____ Recorded data
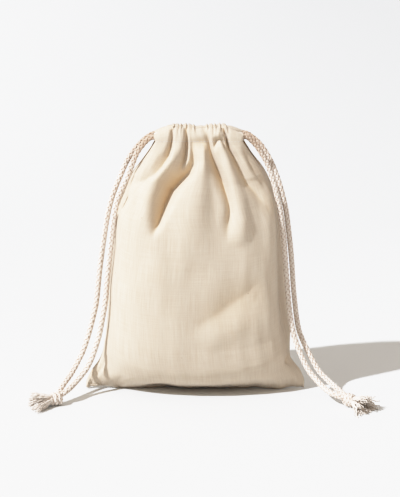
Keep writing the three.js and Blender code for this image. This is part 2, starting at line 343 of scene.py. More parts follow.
def camera_and_light():
    """The photograph's view, 12 degrees down at the pouch from 1.1 m, and a key light from the left and the
    front. Like a camera's, the picture's tone rolls off in the lights: out = in / (1 + in^4)^(1/4)."""
    scene = bpy.context.scene
    tilt = np.radians(12)
    distance = 1.1
    aim_x, aim_z = 0.00395, 0.115
    data = bpy.data.cameras.new("view")
    data.lens = 100.83
    data.sensor_width = 36
    camera = bpy.data.objects.new("view", data)
    camera.location = (aim_x, -distance * np.cos(tilt), aim_z + distance * np.sin(tilt))
    camera.rotation_euler = (np.pi / 2 - tilt, 0, 0)
    scene.collection.objects.link(camera)
    scene.camera = camera
    key_height, key_turn = 42, 58
    key = bpy.data.lights.new("key", "SUN")
    key.energy = 5.9
    key.angle = np.radians(1.8)
    key.color = (0.95, 1.0, 1.085)
    lamp = bpy.data.objects.new("key", key)
    lamp.rotation_euler = (np.radians(90 - key_height), 0, np.radians(-key_turn))
    scene.collection.objects.link(lamp)
    scene.world = sky_material()
    view = scene.view_settings
    view.view_transform = "Standard"
    view.use_curve_mapping = True
    brightest = 2.4
    view.curve_mapping.white_level = (brightest, brightest, brightest)
    tone = view.curve_mapping.curves[3]
    for share in np.arange(1, 12) / 12:
        light_in = brightest * share
        tone.points.new(share, light_in / (1 + light_in ** 4) ** 0.25)
    tone.points[-1].location = (1, 0.995)
    view.curve_mapping.update()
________
• [What is required]: Reproduce the data in full, exactly as presented.

• [Response]:
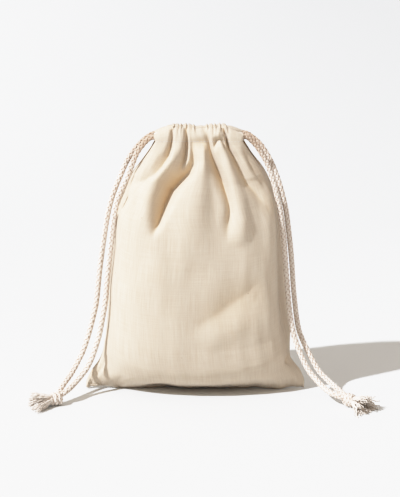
Keep writing the three.js and Blender code for this image. This is part 2, starting at line 343 of scene.py. More parts follow.
def camera_and_light():
    """The photograph's view, 12 degrees down at the pouch from 1.1 m, and a key light from the left and the
    front. Like a camera's, the picture's tone rolls off in the lights: out = in / (1 + in^4)^(1/4)."""
    scene = bpy.context.scene
    tilt = np.radians(12)
    distance = 1.1
    aim_x, aim_z = 0.00395, 0.115
    data = bpy.data.cameras.new("view")
    data.lens = 100.83
    data.sensor_width = 36
    camera = bpy.data.objects.new("view", data)
    camera.location = (aim_x, -distance * np.cos(tilt), aim_z + distance * np.sin(tilt))
    camera.rotation_euler = (np.pi / 2 - tilt, 0, 0)
    scene.collection.objects.link(camera)
    scene.camera = camera
    key_height, key_turn = 42, 58
    key = bpy.data.lights.new("key", "SUN")
    key.energy = 5.9
    key.angle = np.radians(1.8)
    key.color = (0.95, 1.0, 1.085)
    lamp = bpy.data.objects.new("key", key)
    lamp.rotation_euler = (np.radians(90 - key_height), 0, np.radians(-key_turn))
    scene.collection.objects.link(lamp)
    scene.world = sky_material()
    view = scene.view_settings
    view.view_transform = "Standard"
    view.use_curve_mapping = True
    brightest = 2.4
    view.curve_mapping.white_level = (brightest, brightest, brightest)
    tone = view.curve_mapping.curves[3]
    for share in np.arange(1, 12) / 12:
        light_in = brightest * share
        tone.points.new(share, light_in / (1 + light_in ** 4) ** 0.25)
    tone.points[-1].location = (1, 0.995)
    view.curve_mapping.update()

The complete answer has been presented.